The challenge, as I see it, for us is to hold all of it. One of the things I love about these myths is that they resist simplification. When you try to say, “It’s simple; it means this,” the myth says, “Ouch! Stop! Don’t do that to me!” The characters make mistakes, just like you and me. They learn and grow through their travels, just like you and me. The texts themselves were created by flawed humans who were products of their place and time. I hate to tell you, but we also are flawed humans who are products of our place and time. When we can hold these stories gently, with compassion, humility, and open curiosity, it helps us hold ourselves in this way as well. If there’s one thing that we all take away from this series this year, I would like us to be more able to lovingly embrace the marbled complexities of who we are. I would invite us to honor our own private stories of migration.


So back to Adam and Eve. They begin in this state of union with the natural world and with God. It’s a state of bliss where they receive all that they need, like they’re nursing from the Earth herself. They are in an enlightened state. And then the story zooms in and double-clicks on two particular trees in the middle of the Garden of Eden: the tree of life and the tree of the knowledge of good and bad. Eat the fruit of the tree of life and you become immortal. That means you never die. Eat the fruit of the tree of knowledge of good and bad and you descend from the Zen state of floating equanimity into the tousle of human likes and dislikes, judgements and discernments, problems and solutions. Dissatisfaction now enters the picture, as well as desire for things you don’t have.


It’s as if God presents the luminous souls of Adam and Eve with a red pill/ blue pill choice. Take one and you stay in a state of existential infancy forever, one with all the universe, in bliss and utter dependency. Take the other and you precipitate out of the cloud into the realpolitik of human experience with all its joys and pain. You’ll be separated from the divine oneness, yes, but you’ll get to go on all the rides.


In the story, of course, it’s not presented as a choice. God says nothing to them about the tree of life and just prohibits them from eating the fruit from the tree of the knowledge of good and bad. But in fact it is a choice. God doesn’t prevent them from doing it, God just describes the consequences: “Of every tree in the garden you are free to eat, but as for the tree of knowledge of good and bad, you must not eat of it; for as soon as you eat of it, you will die.”




Part 2

Well, so you’ve heard how the story goes.
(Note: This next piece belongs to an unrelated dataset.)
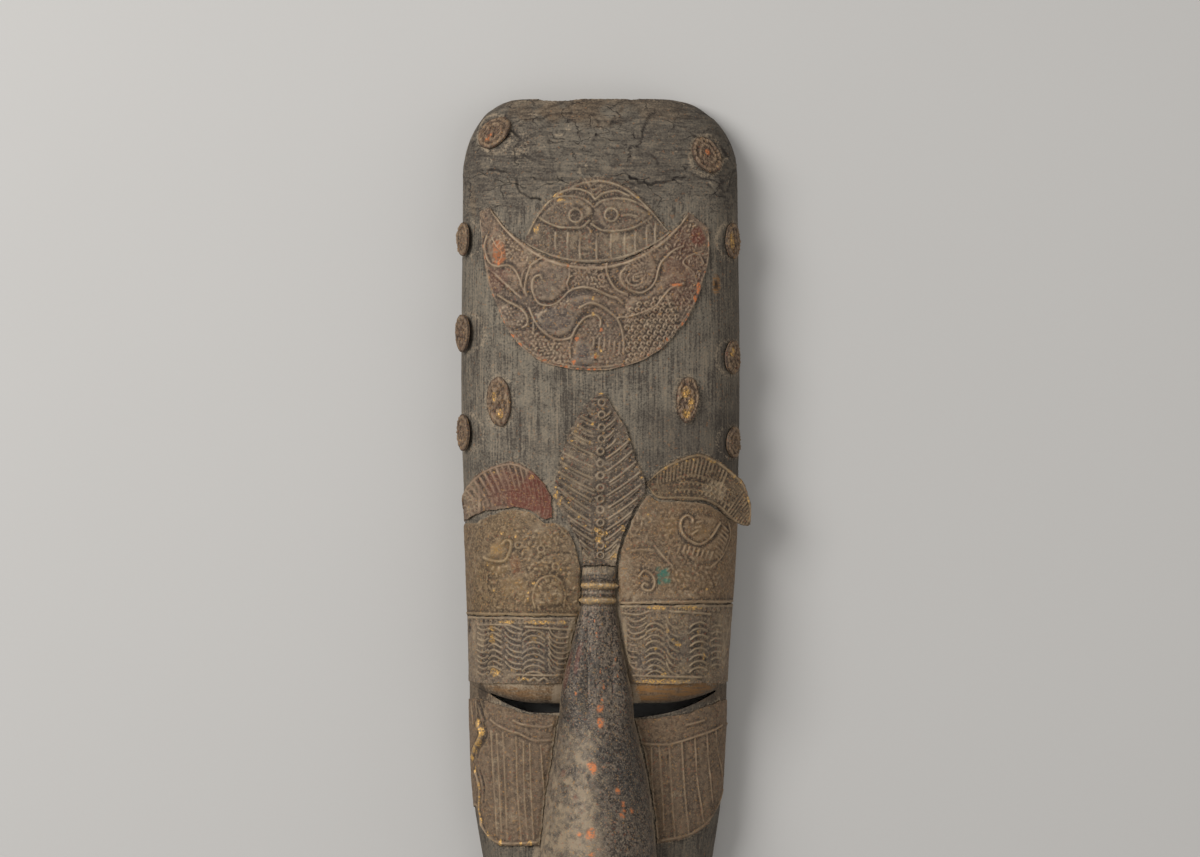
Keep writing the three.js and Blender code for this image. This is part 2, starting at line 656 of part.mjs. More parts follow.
// Past the start of the overhang the sheet leaves the wood and runs straight out.
function overhanging(x, y, height) {
  if (x <= OVERHANG.start) return onWood(...spot(x, y), height);
  const hinge = overhanging(OVERHANG.start, y, height);
  const past = x - OVERHANG.start;
  return hinge.add(new THREE.Vector3(past, 0, -past * OVERHANG.fall));
}

function browPlate({ top, bottom }, place, ground) {
  const [upper, lower] = [route(top), route(bottom)];
  return sheet({
    place: (u, v) => {
      const [a, b] = [upper(u), lower(u)];
      return place(lerp(a[0], b[0], v), lerp(a[1], b[1], v));
    },
    along: spread(0, 1, BROW.steps),
    over: [0, BROW.border, 1 - BROW.border, 1],
    backAlong: spread(0, 1, BROW.backSteps),
    backOver: spread(0, 1, 3),
    ground,
    rise: (u, v) => (Math.round(u * BROW.steps) % 2 === 1 && v > 0 && v < 1 ? BROW.hatch : 0),
  });
}

// An edge that starts round the side at the wrap, and then runs in along its points.
function wrappedEdge(points, side, wrapped) {
  const inland = onFace(points);
  const [start, height] = inland(0);
  return (u) => {
    if (u < wrapped) return [lerp(side * WRAP, start, u / wrapped), height];
    return inland((u - wrapped) / (1 - wrapped));
  };
}

function lidPlate({ side, foot, innerFoot, top, marks }) {
  const { wrapped, wrapSteps, steps, proud } = LID_SHEET;
  const inner = spot(innerFoot, foot)[0];
  const lower = (u) => [lerp(side * WRAP, inner, u), foot];
  const along = [...spread(0, wrapped, wrapSteps).slice(0, wrapSteps), ...spread(wrapped, 1, steps)];
  const place = between(wrappedEdge(top, side, wrapped), lower);
  return linedPlate(place, along, spread(0, 1, LID_SHEET.across), marks, proud);
}

// The band of combed waves: every stroke rises and sags across the sheet.
function bandPlate({ side, head, innerTop, innerFoot, crest, pitch }) {
  const { foot, outer, inner, strokes, frame, fade, wave, margin } = BAND;
  const inwards = (y) => spot(lerp(innerTop, innerFoot, (head - y) / (head - foot)), y)[0];
  const place = (u, v) => {
    const past = lerp(outer, inner, v) - crest;
    const begin = smoothstep(u, frame - fade / 4, frame + fade * 0.75);
    const end = smoothstep(1 - u, frame - fade / 4, frame + fade * 0.75);
    const y = lerp(head, foot, u) + begin * end * wave * Math.cos(past / pitch * 2 * Math.PI);
    return [lerp(side * WRAP, inwards(y), v), y];
  };
  const combed = spread(frame, 1 - frame, strokes * 2);
  const crests = combed.filter((_, i) => i % 2 === 1);
  return sheet({
    place,
    along: [0, ...combed, 1],
    over: [0, margin, ...spread(0.1, 0.9, BAND.columns - 4), 1 - margin, 1],
    backAlong: [0, 0.3, 0.6, 0.8, 0.92, 1],
    backOver: spread(0, 1, BAND.columns),
    rise: (u, v) => (crests.includes(u) && v >= margin && v <= 1 - margin ? BAND.strokeRise : 0),
  });
}

function cheekPlate({ side, top, foot, ridges, line }) {
  const { wrapped, wrapSteps, halfRidge, halfLine, high } = CHEEK;
  const wrap = spread(0, wrapped, wrapSteps);
  const flanked = ridges.flatMap((at) => [at - halfRidge, at, at + halfRidge]);
  return sheet({
    place: between(wrappedEdge(top, side, wrapped), wrappedEdge(foot, side, wrapped)),
    along: [...wrap, ...flanked, 0.94, 1],
    over: [0, line - halfLine, line, line + halfLine, 0.65, 1],
    backAlong: [...wrap, ...spread(0.22, 1, 8)],
    backOver: spread(0, 1, 5),
    rise: (u, v) => ((ridges.includes(u) && v >= line) || (v === line && u > wrapped) ? high : 0),
  });
}

function noseSheath() {
  const [head, tip] = [NOSE_ROWS[0], NOSE_ROWS[NOSE_ROWS.length - 1]];
  const station = (row) => (head - row) / (head - tip);
  const place = (u, v) => {
    const y = lerp(head, tip, u);
    const reach = noseReach(y) * (v > 0 && v < 1 ? 1 : SHEATH.edge);
    return [acrossAt(noseMid(y) - reach * Math.cos(v * Math.PI), y), y];
  };
  const along = NOSE_ROWS.map(station);
  const over = spread(0, 1, NOSE_COLUMNS);
  const collar = SHEATH.collar.map(station);
  const rise = (u) => (collar.includes(u) ? SHEATH.collarRise : 0);
  return sheet({ place, along, over, backAlong: along, backOver: over, rise });
}

// An oval medallion beaten flat on the wood, with a raised rim and a boss.
function rosette({ x, y, half, tall, turn, loose = 0 }) {
  const shell = new Shell();
  const across = acrossAt(x, y);
  const normal = outward(across, y);
  const centre = skin(across, y);
  const upAxis = new THREE.Vector3(0, 1, 0).addScaledVector(normal, -normal.y).normalize();
  const sideAxis = upAxis.clone().cross(normal);
  const { sides, foot, rim, rimRise, dish, boss, bend } = ROSETTE;
  const rimPoint = (part, step, height) => {
    const angle = (step / sides) * 2 * Math.PI;
    const [a, b] = [part * half * Math.cos(angle), part * tall * Math.sin(angle)];
    const right = a * Math.cos(turn) - b * Math.sin(turn);
    const up = a * Math.sin(turn) + b * Math.cos(turn);
    const flat = centre.clone().addScaledVector(sideAxis, right).addScaledVector(upAxis, up);
    if (loose) return flat.addScaledVector(normal, height + loose);
    const slip = skin(across + right / bend, y + up).sub(flat).dot(normal);
    return flat.addScaledVector(normal, slip + height);
  };
  const face = foot + SHEET;
  const profile = [[1, foot], [1, face], [rim, face + rimRise], [dish, face]];
  const steps = spread(0, sides - 1, sides - 1);
  const rings = profile.map(([part, height]) => steps.map((k) => shell.point(rimPoint(part, k, height))));
  const closed = rings.map((row) => [...row, row[0]]);
  shell.cover(closed);
  const top = shell.point(rimPoint(0, 0, face + boss));
  const under = shell.point(rimPoint(0, 0, foot));
  steps.forEach((i) => {
    shell.faces.push(closed[3][i], closed[3][i + 1], top);
    shell.faces.push(closed[0][i + 1], closed[0][i], under);
  });
  return shell.solid();
}

const WOOD = new THREE.MeshStandardMaterial({ color: 0x675e55, roughness: 0.85, metalness: 0 });
const COPPER = new THREE.MeshStandardMaterial({ color: 0x6e5a48, roughness: 0.6, metalness: 0.7 });
const DARK_COPPER = new THREE.MeshStandardMaterial({ color: 0x4c4440, roughness: 0.45, metalness: 0.7 });
const BRASS = new THREE.MeshStandardMaterial({ color: 0x80683f, roughness: 0.55, metalness: 0.75 });
const RED_COPPER = new THREE.MeshStandardMaterial({ color: 0x5e372f, roughness: 0.7, metalness: 0.3 });

const mask = new THREE.Group();

function addPiece(name, solid, material) {
  const { vertProperties, triVerts } = solid.getMesh();
  const geometry = new THREE.BufferGeometry();
  geometry.setAttribute('position', new THREE.Float32BufferAttribute(vertProperties, 3));
  geometry.setIndex(Array.from(triVerts));
  const piece = new THREE.Mesh(geometry, material);
  piece.name = name;
  mask.add(piece);
}

const hollowed = outerBody().subtract(innerHollow());
const body = hollowed.subtract(slitCutter(SLIT_LEFT)).subtract(slitCutter(SLIT_RIGHT));
const leftOnWood = (x, y) => [Math.max(acrossAt(x, y), -WRAP), y];
const asSeen = (x, y) => [x, y];

addPiece('mask_body', body, WOOD);
addPiece('crescent_plate', crescentPlate(), COPPER);
addPiece('face_plaque', facePlaque(), COPPER);
addPiece('leaf_plate', leafPlate(), COPPER);
addPiece('eyebrow_plate_left', browPlate(BROW_LEFT, leftOnWood, onWood), RED_COPPER);
addPiece('eyebrow_plate_right', browPlate(BROW_RIGHT, asSeen, overhanging), COPPER);
addPiece('eyelid_plate_left', lidPlate(LID_LEFT), COPPER);
addPiece('eyelid_plate_right', lidPlate(LID_RIGHT), COPPER);
addPiece('eye_band_left', bandPlate(BAND_LEFT), BRASS);
addPiece('eye_band_right', bandPlate(BAND_RIGHT), BRASS);
addPiece('cheek_plate_left', cheekPlate(CHEEK_LEFT), COPPER);
addPiece('cheek_plate_right', cheekPlate(CHEEK_RIGHT), COPPER);
addPiece('nose_sheath', noseSheath(), DARK_COPPER);
ROSETTES.forEach((sizes) => addPiece(sizes.name, rosette(sizes), BRASS));

export default mask;
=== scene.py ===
"""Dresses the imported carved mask: beaten metal sheets on dry, cracked wood.

Sizes are in millimetres until a mesh is made. They are given as seen from the front of the mask:
x to the viewer's right, y up the face. Unrolled sizes run along the wood's surface instead of x.
"""

import logging
import math
from dataclasses import dataclass
from enum import Enum
from typing import Iterator, Sequence

import bpy
import numpy as np
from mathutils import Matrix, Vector


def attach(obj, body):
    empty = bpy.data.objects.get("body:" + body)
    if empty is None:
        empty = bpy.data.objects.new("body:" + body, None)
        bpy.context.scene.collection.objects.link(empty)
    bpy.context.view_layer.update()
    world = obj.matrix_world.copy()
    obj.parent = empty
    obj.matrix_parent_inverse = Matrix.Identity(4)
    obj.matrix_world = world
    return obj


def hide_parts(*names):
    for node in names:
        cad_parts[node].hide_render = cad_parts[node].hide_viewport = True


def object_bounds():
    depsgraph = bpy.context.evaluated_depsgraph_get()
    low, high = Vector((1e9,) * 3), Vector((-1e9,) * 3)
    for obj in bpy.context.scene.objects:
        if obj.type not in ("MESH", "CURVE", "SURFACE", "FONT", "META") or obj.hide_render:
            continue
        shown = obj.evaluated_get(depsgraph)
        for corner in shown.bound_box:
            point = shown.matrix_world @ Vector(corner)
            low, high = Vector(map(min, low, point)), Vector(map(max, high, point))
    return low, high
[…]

God tells Adam and Eve that they’ll die if they eat the fruit from the wrong tree and the snake comes along and says, “What a load of crap. This fruit is good to eat. You’re not gonna die. It’ll just open your eyes. Here: take the red pill.” And the snake is right. Adam and Eve don’t die from eating the forbidden fruit. But God is right too: because they now become creatures who die. They could have eaten from the tree of life and stayed in the garden forever. But instead they become mortal humans who suffer and have to meet their own needs. God’s punishments are not really punishments – they are what some parents call “natural consequences.” The humans’ eyes are opened to adult knowledge. Their blithe, carefree innocence is lost. They have to work now. They realize they are naked. They become sexual beings with all of the pain and joy that comes with that, including the pain of childbirth and the complexities of desire and power.
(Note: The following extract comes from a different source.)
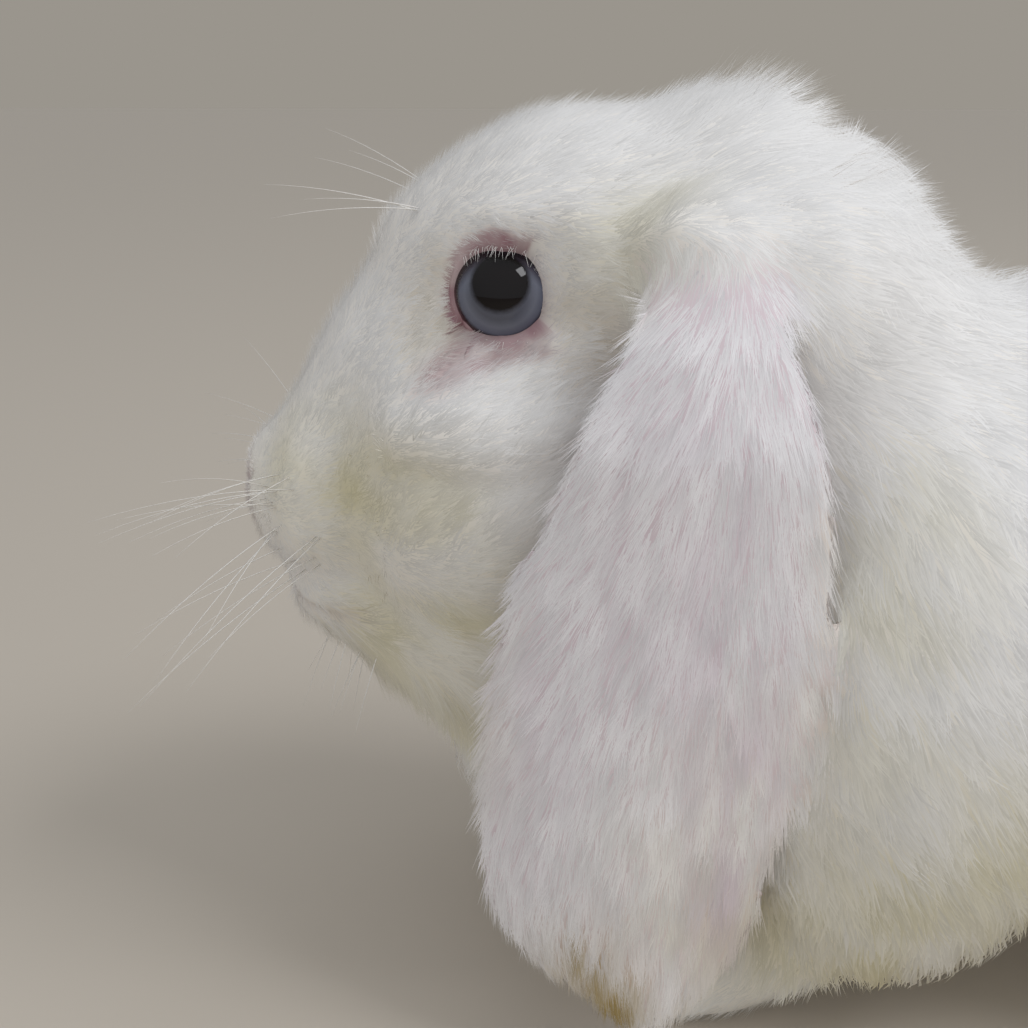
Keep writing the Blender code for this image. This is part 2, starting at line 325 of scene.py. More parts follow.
ears = [even_ear(*arrays_of(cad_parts[name].data)) for name in EAR_NODES]
pads = [ball(np.array(EAR_PAD[0]) * (side, 1, 1), np.array(EAR_PAD[1])) for side in (1, -1)]
skin, skin_quads = voxel_skin(
    *joined([(body, halved(body_quads))] + ears + pads), SKIN_VOXEL)
print("one skin:", len(skin), "points")


# %% Keep the outer shell only, and even it out
def largest_piece(points, quads):
    """Drops the small shells that a remesh can leave inside."""
    label = np.arange(len(points))
    edges = edges_of(quads)
    while True:
        low = np.minimum(label[edges[:, 0]], label[edges[:, 1]])
        new = label.copy()
        np.minimum.at(new, edges[:, 0], low)
        np.minimum.at(new, edges[:, 1], low)
        new = new[new]
        if (new == label).all():
            break
        label = new
    main = np.bincount(label).argmax()
    keep = label == main
    number = np.cumsum(keep) - 1
    return points[keep], number[quads[keep[quads].all(axis=1)]]


# One round that shrinks and one that swells it back smooth a thin ear without melting it.
SHRINK, SWELL_BACK = 0.5, -0.52
skin, skin_quads = largest_piece(skin, skin_quads)
skin_edges = edges_of(skin_quads)
root_weight = 0.5 * zone(skin, (33, -86, 138), (16, 20, 16))
skin = relaxed(skin, skin_edges, root_weight, 20)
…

Childbirth is, in fact, painful because of the knowledge and extravagant intelligence of our species. Did you know that a newborn human’s brain is 47% bigger than a newborn gorilla’s brain? Human babies have giant heads to enfold all that we learned from eating of the fruit of the tree. We now need this knowledge for our survival but boy, does it make for a painful transition into this world. Every soul when it is born as a human baby makes the red pill choice: in real time, in a replaying of the drama of the Garden of Eden, the baby separates from union with God and enters the roller coaster of this world. It’s a painful moment and an ecstatic moment; a rending and an embrace.
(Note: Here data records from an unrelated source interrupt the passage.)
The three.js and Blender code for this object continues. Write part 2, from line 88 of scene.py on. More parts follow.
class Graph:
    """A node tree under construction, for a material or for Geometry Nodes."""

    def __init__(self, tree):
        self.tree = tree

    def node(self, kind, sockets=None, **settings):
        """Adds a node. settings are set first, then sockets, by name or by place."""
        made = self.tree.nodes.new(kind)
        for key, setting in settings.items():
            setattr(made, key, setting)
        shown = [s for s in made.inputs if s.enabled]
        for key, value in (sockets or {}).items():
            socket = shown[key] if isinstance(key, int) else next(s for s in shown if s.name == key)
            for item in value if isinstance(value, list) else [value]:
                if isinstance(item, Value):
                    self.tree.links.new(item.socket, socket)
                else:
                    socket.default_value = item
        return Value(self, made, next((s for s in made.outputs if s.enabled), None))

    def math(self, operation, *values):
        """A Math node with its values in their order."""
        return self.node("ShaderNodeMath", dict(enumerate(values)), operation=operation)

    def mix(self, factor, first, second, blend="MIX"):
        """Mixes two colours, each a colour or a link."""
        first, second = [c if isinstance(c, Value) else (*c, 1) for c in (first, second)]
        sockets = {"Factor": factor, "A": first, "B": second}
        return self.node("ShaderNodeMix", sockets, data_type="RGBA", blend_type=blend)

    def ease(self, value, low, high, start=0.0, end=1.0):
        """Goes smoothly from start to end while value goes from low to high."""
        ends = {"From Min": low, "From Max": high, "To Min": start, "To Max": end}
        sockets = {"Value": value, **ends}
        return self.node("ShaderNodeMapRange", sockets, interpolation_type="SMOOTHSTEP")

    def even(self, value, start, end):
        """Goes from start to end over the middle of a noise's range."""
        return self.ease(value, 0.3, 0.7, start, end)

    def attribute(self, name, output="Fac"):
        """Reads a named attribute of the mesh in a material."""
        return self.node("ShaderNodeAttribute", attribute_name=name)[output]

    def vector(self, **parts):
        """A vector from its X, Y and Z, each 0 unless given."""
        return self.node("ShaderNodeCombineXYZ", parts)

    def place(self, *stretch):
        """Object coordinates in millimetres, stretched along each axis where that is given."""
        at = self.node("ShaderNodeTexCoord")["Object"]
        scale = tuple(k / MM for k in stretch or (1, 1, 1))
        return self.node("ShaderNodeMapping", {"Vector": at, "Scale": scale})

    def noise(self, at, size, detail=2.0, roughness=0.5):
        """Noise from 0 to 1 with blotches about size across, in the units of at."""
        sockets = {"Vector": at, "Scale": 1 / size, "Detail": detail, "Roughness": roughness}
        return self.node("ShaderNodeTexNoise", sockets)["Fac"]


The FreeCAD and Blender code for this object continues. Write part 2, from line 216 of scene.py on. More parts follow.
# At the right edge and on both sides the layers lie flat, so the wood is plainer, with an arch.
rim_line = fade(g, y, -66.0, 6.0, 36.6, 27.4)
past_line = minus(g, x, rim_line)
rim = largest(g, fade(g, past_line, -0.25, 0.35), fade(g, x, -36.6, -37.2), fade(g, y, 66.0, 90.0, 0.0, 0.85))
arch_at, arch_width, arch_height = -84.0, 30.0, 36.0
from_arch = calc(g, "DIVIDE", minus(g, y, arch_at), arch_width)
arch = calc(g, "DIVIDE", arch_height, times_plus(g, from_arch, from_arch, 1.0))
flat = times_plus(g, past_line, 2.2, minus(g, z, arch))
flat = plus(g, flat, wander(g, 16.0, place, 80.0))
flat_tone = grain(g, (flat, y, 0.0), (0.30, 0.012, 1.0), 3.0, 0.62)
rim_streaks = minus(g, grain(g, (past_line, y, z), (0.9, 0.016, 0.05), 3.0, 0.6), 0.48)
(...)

Did Adam and Eve know what eating the fruit of the tree of knowledge would mean? Did they know it would transform them so profoundly, to the depths of their being, that some part of them really would die, and they chose to do it anyway? Did they know that they would be expelled from the Garden of Eden never to return? I like to think that they did. I like to believe that they weren’t tricked by the snake; they were inspired.


Every one of us makes this journey in our lives. You may or may not believe that our souls immigrate from another dimension to have a human experience on earth. But each of us makes choices at some point to leave behind the known for the unknown; the safe for the risky. We push off from the shore not knowing where our boat will wind up. We push off from the shore even after having been warned not to. Every one of us loses our innocence in some way. Like Eve, we humans commit acts of creative defiance and rebellion. Can you think of a small way that you’ve done this – when you’ve left something comfortable for something new? Maybe you were even told not to do it, but you did it anyway. And maybe it turned out well, or not so well, but now it’s an experience that you’ve had. It’s there in your book of experiences.


Sometimes we make youthful, impulsive choices that wind up defining our lives. And we may be tempted to think that it was just random chance; just a flip mistake; an accident caused by ignorance. But on some level I believe that our souls know what they’re doing. We received the gift of boldness and adventure from Adam and Eve. And ever since, we humans have gotten ourselves kicked out of the Garden over and over again. It’s because of this that we are human. We have experiences good and bad, we make messes and we grow. If we’re wise, we make the most of it and go on all the rides—the fast ones and the slow ones, the scary ones and the weird ones, even the ones that spin you upside down. And sometimes we’ll be sad that we’re no longer naked in paradise with the divine. It’s okay to go on that ride too. We are life-giving; we are flawed; we are beautiful; we are marbled. May each of us honor our own red pill choices and the grief and the thrill of our exile from the Garden of Eden.